When it comes to the health and social issues impacting older Canadians, Minister Schulte has a long list to address, including implementing further efforts to enhance consumer protections that respond to the needs of older Canadians; ensuring older Canadians’ housing needs are reflected in the national housing strategy; strengthening Canada’s approach to elder abuse by developing a national definition, investing in better data collection and law enforcement related to elder abuse, and establishing new criminal offences and penalties related to elder abuse; and promoting healthy aging by ensuring that government investments in home care, palliative care and community care are coordinated and have the intended impact.
It’s clear that the seniors minister and health minister will be working closely together. The seniors minister is also charged with supporting the implementation of pharmacare and delivering health-care commitments relevant to seniors, such as ensuring access to a family doctor and establishing national standards for mental health services.

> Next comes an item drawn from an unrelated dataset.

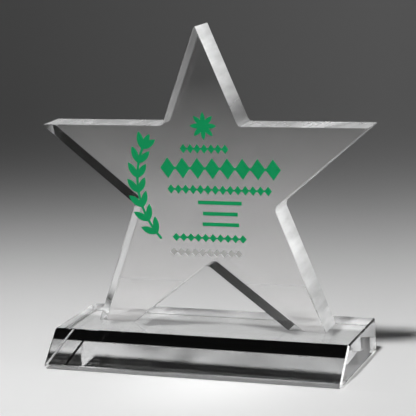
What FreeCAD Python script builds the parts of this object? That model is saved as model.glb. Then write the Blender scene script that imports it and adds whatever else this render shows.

“A glaring gap in the seniors minister’s mandate letter is the absence of a national seniors strategy,” says Coakeley. “Meeting the growing and evolving needs of our aging population requires a coordinated and integrated effort involving all levels of government, and the only way to ensure the success of such an approach is with the federal government playing a key leadership role. So clearly, we have work to do to help this government prioritize that!”
Mandate letters give insight into most priorities of a government, “but they are simply a roadmap,” Soulière notes. “With a roadmap, you’ll sometimes need to take a detour, maybe find a bridge to get to where you need to be, and you’ll need the support of navigators along the way. We’re looking forward to helping this government navigate toward a strong, sustainable future for Canada’s federal public sector retirees and veterans and for all older Canadians.”